Still, because of the transport limitations and I was staying near Columbus Circle, I decided to go somewhere not too far away for dinner. Fatty Crab on Upper West Side announced on Twitter that they were open on Sunday evening, so that seemed to be a good place to walk to for dinner.

The restaurant was not a typical Malaysian restaurant – the decor and music was very much appealed to the younger trendy Western crowd. The food was “inspired” by Malaysian cuisine (as the restaurant said so on the website) and other neighbouring South-East Asian countries.

Because of the hurricane, it was a reduced menu, but there were still plenty of choices on there. So to start, we opted for Jalan Alor chicken wings, and pork steamed buns. The belly of pork sandwiched in the steamed bun was divine – the flavoursome meat was served with a sweet soya and chilli sauce, with boiled eggs and coriander as garnish.  The chicken wings were coated with a rich glaze of soya sauce – maybe a bit too much sauce but the dish did satisfy my craving for chicken wings that evening.

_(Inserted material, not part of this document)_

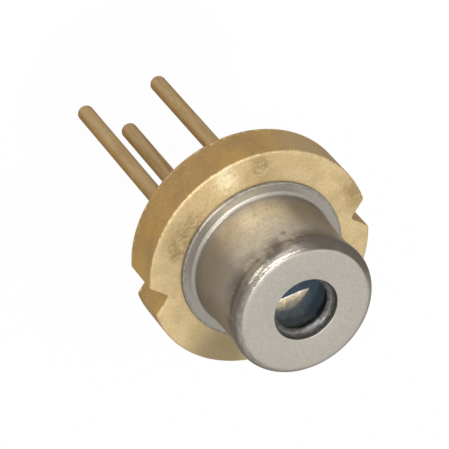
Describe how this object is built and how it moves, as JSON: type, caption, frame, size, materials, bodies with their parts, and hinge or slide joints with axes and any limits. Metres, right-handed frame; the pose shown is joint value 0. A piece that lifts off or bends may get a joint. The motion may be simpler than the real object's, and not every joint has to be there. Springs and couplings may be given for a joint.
{
  "type": "laser diode",
  "caption": "Laser diode in a round gold-plated stem with a windowed metal can, V-notched rim and thin round leads.",
  "frame": {"origin": "centre of the stem's front face, the reference face that a holder locates", "axes": "+Z along the beam, out of the window; the leads run down -Z; +X and -X pass through the two V notches; the index slot and the common lead lie towards -Y"},
  "size_m": [0.0056, 0.0056, 0.0106],
  "materials": {
    "stem_gold": "satin gold plate over steel",
    "sink_gold": "gold plate over copper",
    "silicon": "polished silicon",
    "laser_chip": "cleaved semiconductor with gold metal",
    "photodiode": "polished silicon with a blue coating",
    "lead_gold": "gold plate over drawn wire",
    "seal_glass": "dark sealing glass, opaque",
    "braze": "braze under gold plate",
    "cap_nickel": "satin nickel plate over steel",
    "solder_glass": "glossy solder glass",
    "window_glass": "clear glass with an anti-reflection coating",
    "bond_gold": "gold wire"
  },
  "bodies": {
    "root": {"stem": "stem_gold", "heat_sink": "sink_gold", "submount": "silicon", "laser_chip": "laser_chip", "photodiode_chip": "photodiode", "lead_laser": "lead_gold", "lead_monitor": "lead_gold", "lead_common": "lead_gold", "seal_laser": "seal_glass", "seal_monitor": "seal_glass", "braze_ring": "braze", "cap": "cap_nickel", "window_solder": "solder_glass", "window_glass": "window_glass", "wire_laser": "bond_gold", "wire_submount": "bond_gold", "wire_monitor": "bond_gold"}
  },
  "joints": []
}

Pork Steamed Buns & Jalan Alor Chicken Wings at Fatty Crab Upper West Side, New York City

The next dish was Bobo chicken satay with lontong cakes, red onion, peanut sauce. The chicken unfortunately was somewhat too burnt on the outside and without any proper marinade, a bit bland and dry inside.

Red curry okra at Fatty Crab Upper West Side, New York City

For the main courses, we chose Fazio Farms Fatty Duck, with pickled mustard greens, gula jawa, thai chili; red curry okra and rice. Unfortunately the duck, which was deep-fried, was so tough and greasy that after two small bites I already felt that I’ve had enough. The okra was somewhat overcooked and just did not look very appealing to go into the mouth.

Fazio Farms Fatty Duck at Fatty Crab Upper West Side, New York City Red curry okra at Fatty Crab Upper West Side, New York City

 

The meal started on a high with the pork belly in steamed buns and then gradually went downhill from there. Service was warm and friendly without being pretentious – that’s a major plus. The place was vibrant and certainly would make a fun night out with friends, as long as quality of food was not high on your list.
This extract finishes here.